• **Short exercise**
Repeat exactly, please, the lines that begin at the start of the listing and end at the line holding "# ---- materials".

• **Records for this exercise**
>> BEGIN

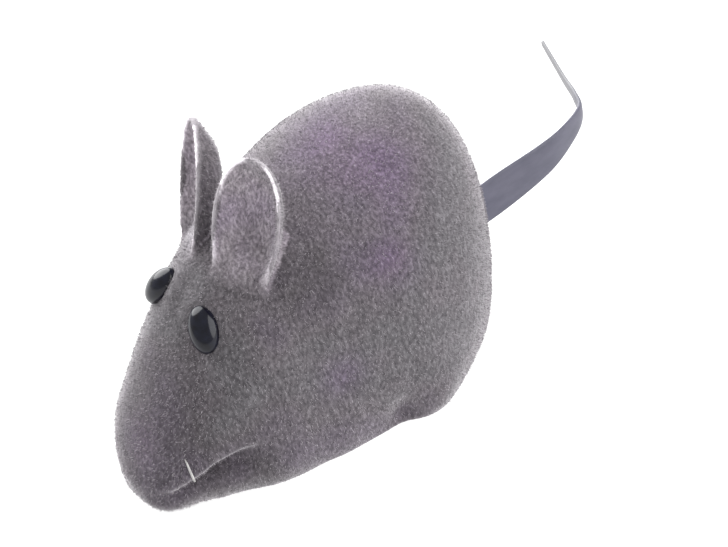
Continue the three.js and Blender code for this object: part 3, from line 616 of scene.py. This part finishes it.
def make_fibres(name, made, seed, length, crowd_for_rim_sheen):
    """Short three-sided spikes that lean every way, and a little downwards."""
    generator = np.random.default_rng(seed)
    at, normal, rim = skin_samples(made, FIBRES_EACH * (3 if crowd_for_rim_sheen else 1), generator)
    # painted sheen: the pale fibres are crowded onto sharp rims
    if crowd_for_rim_sheen:
        odds = 0.07 + 3 * rim
        kept = generator.choice(len(at), FIBRES_EACH, replace=False, p=odds / odds.sum())
        at, normal = at[kept], normal[kept]
    lean = generator.normal(0, 0.45, (len(at), 3)) + np.array([0, 0, -0.25])
    aim = normal + lean - normal * (normal * lean).sum(axis=1)[:, None]
    aim /= np.linalg.norm(aim, axis=1)[:, None]
    side = np.cross(aim, generator.normal(0, 1, (len(at), 3)))
    side /= np.linalg.norm(side, axis=1)[:, None]
    other = np.cross(aim, side)
    tall = length * generator.uniform(0.6, 1.15, (len(at), 1))
    half = FIBRE_WIDTH / 2
    foot = at - normal * FIBRE_FOOT
    back = foot - side * half * 0.5
    tip = foot + aim * (tall + FIBRE_FOOT)
    corners = [foot + side * half, back + other * half, back - other * half, tip]
    points = np.stack(corners, axis=1).reshape(-1, 3)
    first = np.arange(0, 4 * len(at), 4)[:, None]
    faces = np.concatenate([first + np.array(f) for f in ((0, 2, 1), (0, 1, 3), (1, 2, 3), (2, 0, 3))])
    return mesh_object(name, points, faces.tolist(), smooth=False)


# ---- materials ----


def new_material(name, color, roughness, metallic=0.0):
    material = bpy.data.materials.new(name)
    material.use_nodes = True
    shader = material.node_tree.nodes["Principled BSDF"]
    shader.inputs["Base Color"].default_value = (*color, 1)
    shader.inputs["Roughness"].default_value = roughness
    shader.inputs["Metallic"].default_value = metallic
    return material, material.node_tree, shader


def attribute(tree, name):
    layer = tree.nodes.new("ShaderNodeAttribute")
    layer.attribute_name = name
    return layer.outputs["Fac"]


def link_noise(tree, scale, detail, stretch=(1, 1, 1), distortion=0.0):
    place = tree.nodes.new("ShaderNodeTexCoord")
    mapping = tree.nodes.new("ShaderNodeMapping")
    mapping.inputs["Scale"].default_value = stretch
    tree.links.new(place.outputs["Object"], mapping.inputs["Vector"])
    noise = tree.nodes.new("ShaderNodeTexNoise")
    noise.inputs["Scale"].default_value = scale
    noise.inputs["Detail"].default_value = detail
    noise.inputs["Distortion"].default_value = distortion
    tree.links.new(mapping.outputs["Vector"], noise.inputs["Vector"])
    return noise.outputs["Fac"]


def link_ramp(tree, factor, stops):
    ramp = tree.nodes.new("ShaderNodeValToRGB")
    while len(ramp.color_ramp.elements) < len(stops):
        ramp.color_ramp.elements.new(0.5)
    for element, (position, color) in zip(ramp.color_ramp.elements, stops):
        element.position = position
        element.color = (*color, 1)
    tree.links.new(factor, ramp.inputs["Fac"])
    return ramp.outputs["Color"]


def link_mix(tree, blend, factor, a, b):
    mix = tree.nodes.new("ShaderNodeMix")
    mix.data_type = "RGBA"
    mix.blend_type = blend
    for value, socket in ((factor, mix.inputs[0]), (a, mix.inputs[6]), (b, mix.inputs[7])):
        if isinstance(value, bpy.types.NodeSocket):
            tree.links.new(value, socket)
        else:
            socket.default_value = value
    return mix.outputs[2]


def link_bump(tree, shader, height, strength, distance):
    bump = tree.nodes.new("ShaderNodeBump")
    bump.inputs["Strength"].default_value = strength
    bump.inputs["Distance"].default_value = distance * MM
    tree.links.new(height, bump.inputs["Height"])
    tree.links.new(bump.outputs["Normal"], shader.inputs["Normal"])


def flock_material():
    material, tree, shader = new_material("flock", (0.2, 0.185, 0.195), 1.0)
    shader.inputs["Specular IOR Level"].default_value = 0.1
    shader.inputs["Sheen Weight"].default_value = 0.9
    shader.inputs["Sheen Roughness"].default_value = 0.35
    shader.inputs["Sheen Tint"].default_value = (1, 0.97, 1, 1)
    speck = link_noise(tree, 2300, 4, (1, 1, 0.5))
    cloud = link_noise(tree, 75, 2)
    blotch = link_noise(tree, 260, 3, (1, 1, 0.7))
    base = link_ramp(tree, speck, [
        (0.3, (0.062, 0.055, 0.062)), (0.5, (0.105, 0.094, 0.103)), (0.72, (0.18, 0.163, 0.178)),
    ])
    tint = link_ramp(tree, cloud, [(0.36, (0.95, 1.0, 0.98)), (0.5, (1, 1, 1)), (0.66, (1.0, 0.96, 1.06))])
    shade = link_ramp(tree, blotch, [(0.3, (0.9, 0.9, 0.9)), (0.7, (1.08, 1.08, 1.08))])
    tinted = link_mix(tree, "MULTIPLY", 1.0, base, tint)
    shaded = link_mix(tree, "MULTIPLY", 1.0, tinted, shade)
    # painted sheen: sharp rims are lightened towards a pale grey
    with_painted_light = link_mix(tree, "MIX", attribute(tree, "rim"), shaded, (0.52, 0.49, 0.52, 1))
    # the tones darken the flock with painted shade, lighten the inside of the ears with painted light, and
    # tint patches mauve
    tones = {"wear_and_painted_shade": (0.72, 0.72, 0.72, 1), "ear_painted_light": (2.9, 2.9, 2.9, 1), "mauve": (1.08, 0.94, 1.16, 1)}
    for tone, color in tones.items():
        strength = link_mix(tree, "MIX", attribute(tree, tone), (1, 1, 1, 1), color)
        with_painted_light = link_mix(tree, "MULTIPLY", 1.0, with_painted_light, strength)
    tree.links.new(with_painted_light, shader.inputs["Base Color"])
    link_bump(tree, shader, speck, 0.5, 0.2)
    return material


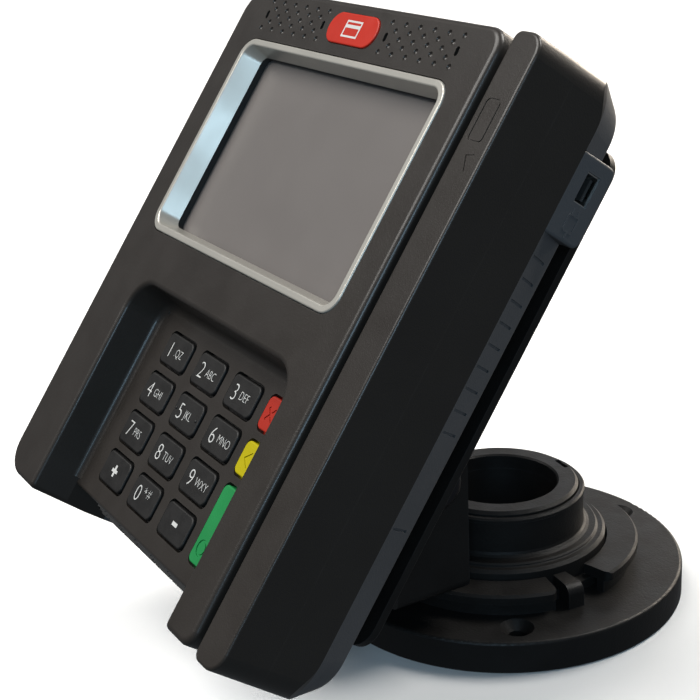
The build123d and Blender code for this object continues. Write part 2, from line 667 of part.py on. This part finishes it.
def lcd_module():
    return bezel_slab(BEZEL_W - 4, BEZEL_H - 4, 1.5, (PANEL - 5.1, PANEL - 1.5))


def display_carrier():
    carrier = bezel_slab(BEZEL_W + 2, BEZEL_H + 2, 3, (PANEL - 6.7, PANEL - 5.1))
    for u in (-30, 0, 30):
        carrier -= slab((DISPLAY_U + u, 0), 22, 40, 4, (-20, 0))
    return carrier


def ribbon_cable():
    """Thin flexible circuit from the display round to the main board."""
    strip = (-34, -14)
    return (block(strip, (BEZEL_H / 2 - 2, 36), (-9.6, -9.4)) + block(strip, (35.8, 36), (-18.8, -9.4))
            + block(strip, (29, 36), (-18.8, -18.6)))


# ---------------------------------------------------------------- electronics

def main_board():
    return slab((-5, -1), 110, 70, 2, (-18.6, -17.0))


def shield_cans():
    return [slab((-36.5, 10), 33, 36, 1.5, (-22, -18.6)), slab((21.5, 14), 33, 28, 1.5, (-22, -18.6))]


def backup_battery():
    return rod(-40, -24, 10, (-23.6, -18.6))


def io_connector():
    shell = slab((0, -20), 34, 11, 2, (-41, -18.6))
    return shell - slab((0, -20), 30, 7, 1.2, (-42, -33))


def keypad_mat():
    mat = slab((-3, -79), 82, 53, 2, (-16.6, -15.9))
    for _, (u, v), _ in keys():
        mat += rod(u, v, 3.4, (-16, -15.75))
    return mat


def keypad_board():
    return slab((-3, -79), 82, 53, 2, (-18.2, -16.6))


def chip_card_reader():
    middle = (MOUTH_U[0] + MOUTH_U[1]) / 2
    reader = slab((middle, -83), 59, 47, 1.5, (-24.4, -18.3))
    return reader - block((middle - 27.3, middle + 27.3), (-110, -63), (-21.2, -19.8))


def magstripe_head():
    body = block((50.6, SLOT[0] + 0.4), (3, 15), (-11.3, -3.3))
    crown = body.edges().filter_by(Axis.Z).group_by(Axis.X)[-1]
    return fillet(crown, 2.4)


def head_spring():
    """Leaf spring that presses the head towards the slot."""
    leaf = block((49.4, 49.7), (-4, 22), (-10, -5))
    return leaf + block((49.7, 55.0), (20, 22), (-10, -5)) + block((49.7, 55.0), (-4, -2), (-10, -5))


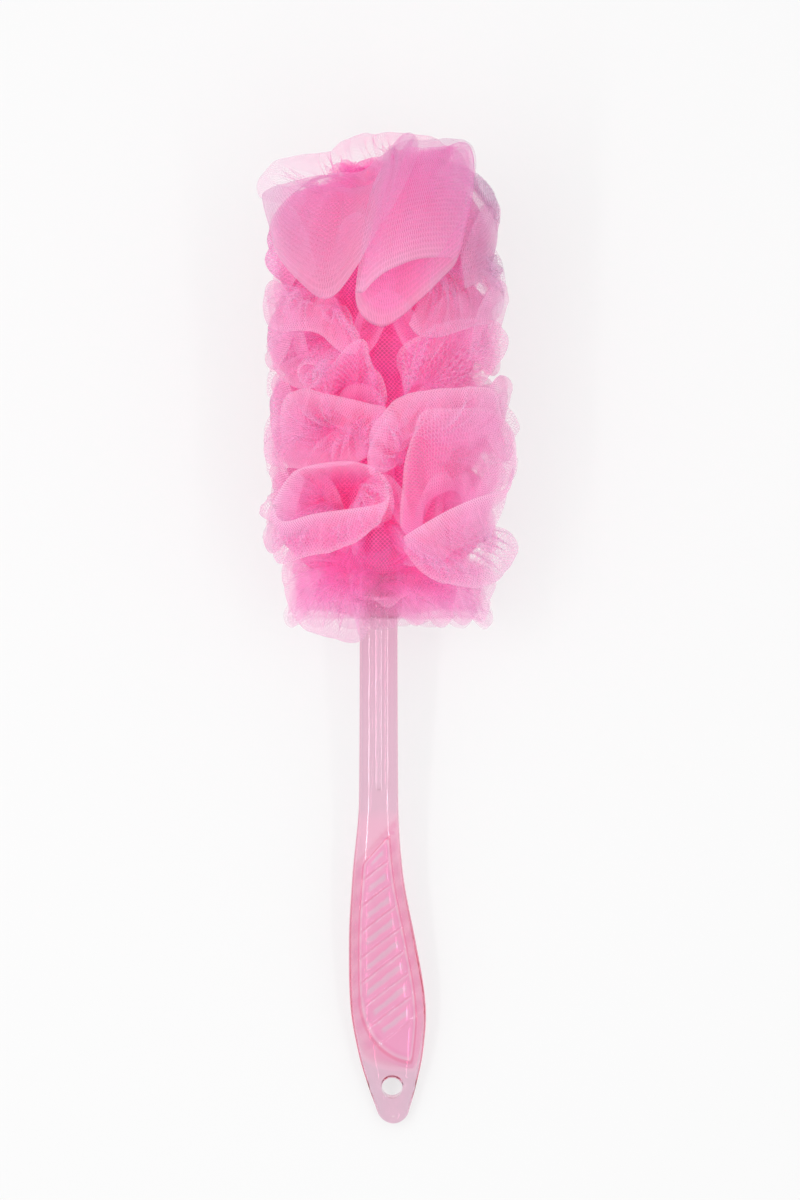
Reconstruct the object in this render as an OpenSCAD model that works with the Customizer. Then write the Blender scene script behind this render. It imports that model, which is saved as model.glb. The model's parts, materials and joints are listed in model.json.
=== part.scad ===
// Loofah back scrubber: five gathered netting ruffs tied along the core rod of a moulded handle.
// It lies on a surface at z = 0, head towards +Y, on its grip end and the squashed netting.
// The handle is drawn in its own frame: y along it from the hanging hole, z through its thickness.

/* [Handle] */
// Width of the neck and of the core rod inside the netting
neck_w = 15.8; // [15:0.2:18]
// Thickness of the neck and of the core rod
neck_t = 10; // [9:0.5:12]
// Width of the grip at its widest
grip_w = 30.4; // [27:0.2:33]
// Thickness of the grip at its thickest
grip_t = 13; // [11.5:0.5:15]
// Thickness of the flat end around the hanging hole
end_t = 7; // [5:0.5:9]
// Distance from the hanging hole to the start of the straight neck
grip_len = 118; // [112:1:124]
// Sideways offset of the hanging hole from the neck's centre line
hole_offset = 5.4; // [4:0.2:7]
// Radius of the rounded grip end, seen from above
end_r = 6.6; // [6:0.2:7.4]
// Angle of the handle above the surface as the scrubber lies
lie_angle = 7.5; // [6.5:0.25:8.5]

/* [Hanging hole] */
// Diameter of the hanging hole
hole_d = 8.4; // [6:0.2:10]
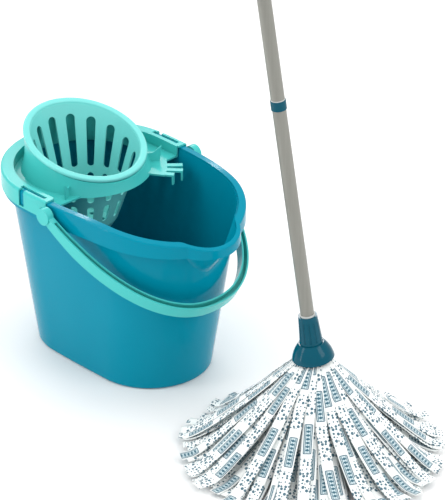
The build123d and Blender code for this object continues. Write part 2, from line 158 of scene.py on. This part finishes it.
def new_material(name):
    material = bpy.data.materials.new(name)
    material.use_nodes = True
    tree = material.node_tree
    return material, tree, tree.nodes["Principled BSDF"]


def object_place(tree, scale=(1, 1, 1)):
    """The mesh's own coordinates, stretched by scale."""
    place = tree.nodes.new("ShaderNodeTexCoord")
    mapping = tree.nodes.new("ShaderNodeMapping")
    mapping.inputs["Scale"].default_value = scale
    tree.links.new(place.outputs["Object"], mapping.inputs["Vector"])
    return mapping.outputs["Vector"]


def noise_field(tree, place, scale, detail=3.0):
    node = tree.nodes.new("ShaderNodeTexNoise")
    node.inputs["Scale"].default_value = scale
    node.inputs["Detail"].default_value = detail
    tree.links.new(place, node.inputs["Vector"])
    return Field(tree, node.outputs["Fac"])


def spread(field, low, high):
    """Maps a noise field from about 0.3..0.7 to low..high."""
    node = field.tree.nodes.new("ShaderNodeMapRange")
    node.inputs["From Min"].default_value = 0.3
    node.inputs["From Max"].default_value = 0.7
    node.inputs["To Min"].default_value = low
    node.inputs["To Max"].default_value = high
    field.tree.links.new(field.socket, node.inputs["Value"])
    return node.outputs["Result"]


def mixed(tree, factor, first, second):
    """Colour mix, where first and second are colours or sockets."""
    node = tree.nodes.new("ShaderNodeMix")
    node.data_type = "RGBA"
    colour_in = [s for s in node.inputs if s.type == "RGBA"]
    for slot, value in zip(colour_in, (first, second)):
        if isinstance(value, tuple):
            slot.default_value = value
        else:
            tree.links.new(value, slot)
    tree.links.new(factor, node.inputs["Factor"])
    return next(s for s in node.outputs if s.type == "RGBA")


def bump(tree, bsdf, height, strength, distance):
    node = tree.nodes.new("ShaderNodeBump")
    node.inputs["Strength"].default_value = strength
    node.inputs["Distance"].default_value = distance
    tree.links.new(height, node.inputs["Height"])
    tree.links.new(node.outputs["Normal"], bsdf.inputs["Normal"])


def linear(red, green, blue):
    """Linear colour from 0-255 display values."""
    channels = []
    for value in (red, green, blue):
        c = value / 255
        channels.append(c / 12.92 if c <= 0.04045 else ((c + 0.055) / 1.055) ** 2.4)
    return (*channels, 1.0)


def moulded_plastic(name, colour, deep, roughness, shine):
    """Injection-moulded plastic: faint flow mottling, uneven gloss and a fine surface grain."""
    material, tree, bsdf = new_material(name)
    place = object_place(tree)
    flow = noise_field(tree, place, 7.0, 2.0)
    tint = mixed(tree, spread(flow, 0.0, 1.0), colour, deep)
    tree.links.new(tint, bsdf.inputs["Base Color"])
    gloss = noise_field(tree, place, 35.0)
    tree.links.new(spread(gloss, roughness * 0.9, roughness * 1.15), bsdf.inputs["Roughness"])
    bsdf.inputs["Specular IOR Level"].default_value = shine
    bsdf.inputs["IOR"].default_value = 1.49
    bump(tree, bsdf, noise_field(tree, place, 500.0, 2.0).socket, 0.03, 0.0003)
    return material


def coated_tube(name, colour, deep):
    """Powder-coated steel tube: satin, with a fine orange-peel skin and faint draw lines."""
    material, tree, bsdf = new_material(name)
    skin = noise_field(tree, object_place(tree), 1400.0, 2.0)
    lines = noise_field(tree, object_place(tree, (1, 1, 0.02)), 260.0, 2.0)
    tree.links.new(mixed(tree, spread(lines, 0.0, 1.0), colour, deep), bsdf.inputs["Base Color"])
    tree.links.new(spread(lines, 0.34, 0.46), bsdf.inputs["Roughness"])
    bsdf.inputs["Metallic"].default_value = 0.15
    bump(tree, bsdf, skin.socket, 0.12, 0.0003)
    return material


# ---- printed non-woven fabric of the strips; lengths in this section are millimetres ----
PRINT_PERIOD = 112.0
BLOCK_MIDDLE, BLOCK_HALF_LENGTH, BLOCK_HALF_WIDTH, BLOCK_CORNER = 30.0, 21.0, 5.4, 1.4
BLOCK_LINE = 0.75
PANEL_EDGE = 1.0               # the printed panel ends this far inside its frame line
PANEL_WASH = 0.45              # strength of the pale ink that fills the panel
MOTIF_PITCH = 5.4
LOZENGE_SLANT, LOZENGE_SIZE = 0.62, 0.40
RAIL_PLACE, RAIL_HALF = BLOCK_HALF_WIDTH * 0.62, 0.5    # the line down each side of the lozenges
DOTS_FROM, DOTS_TO = 58.0, 108.0
DOT_PITCH = 5.4
DOT_SCATTER = 0.6
DOT_SMALLEST, DOT_GROWTH = 0.19, 0.26    # radii as shares of the pitch
INK_COVER = 0.93
INK = linear(4, 84, 106)
INK_PALE = linear(84, 152, 170)
CLOTH = linear(250, 252, 251)
CLOTH_SHADE = linear(236, 242, 240)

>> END

• **Solution for this task**
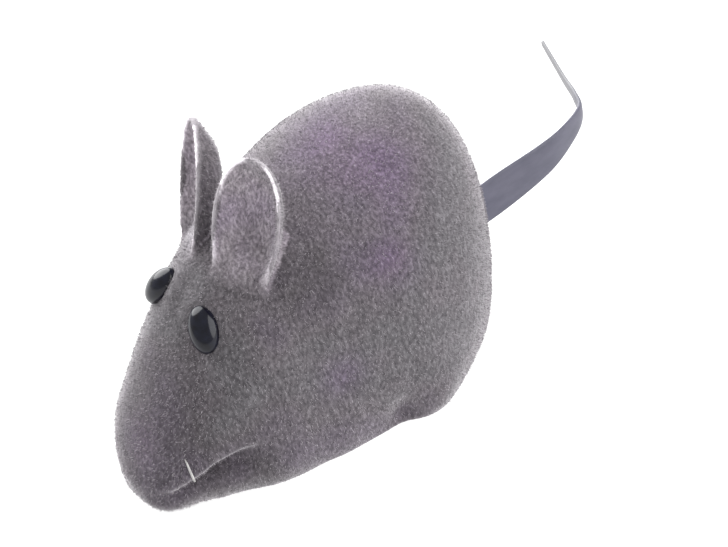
Continue the three.js and Blender code for this object: part 3, from line 616 of scene.py. This part finishes it.
def make_fibres(name, made, seed, length, crowd_for_rim_sheen):
    """Short three-sided spikes that lean every way, and a little downwards."""
    generator = np.random.default_rng(seed)
    at, normal, rim = skin_samples(made, FIBRES_EACH * (3 if crowd_for_rim_sheen else 1), generator)
    # painted sheen: the pale fibres are crowded onto sharp rims
    if crowd_for_rim_sheen:
        odds = 0.07 + 3 * rim
        kept = generator.choice(len(at), FIBRES_EACH, replace=False, p=odds / odds.sum())
        at, normal = at[kept], normal[kept]
    lean = generator.normal(0, 0.45, (len(at), 3)) + np.array([0, 0, -0.25])
    aim = normal + lean - normal * (normal * lean).sum(axis=1)[:, None]
    aim /= np.linalg.norm(aim, axis=1)[:, None]
    side = np.cross(aim, generator.normal(0, 1, (len(at), 3)))
    side /= np.linalg.norm(side, axis=1)[:, None]
    other = np.cross(aim, side)
    tall = length * generator.uniform(0.6, 1.15, (len(at), 1))
    half = FIBRE_WIDTH / 2
    foot = at - normal * FIBRE_FOOT
    back = foot - side * half * 0.5
    tip = foot + aim * (tall + FIBRE_FOOT)
    corners = [foot + side * half, back + other * half, back - other * half, tip]
    points = np.stack(corners, axis=1).reshape(-1, 3)
    first = np.arange(0, 4 * len(at), 4)[:, None]
    faces = np.concatenate([first + np.array(f) for f in ((0, 2, 1), (0, 1, 3), (1, 2, 3), (2, 0, 3))])
    return mesh_object(name, points, faces.tolist(), smooth=False)


# ---- materials ----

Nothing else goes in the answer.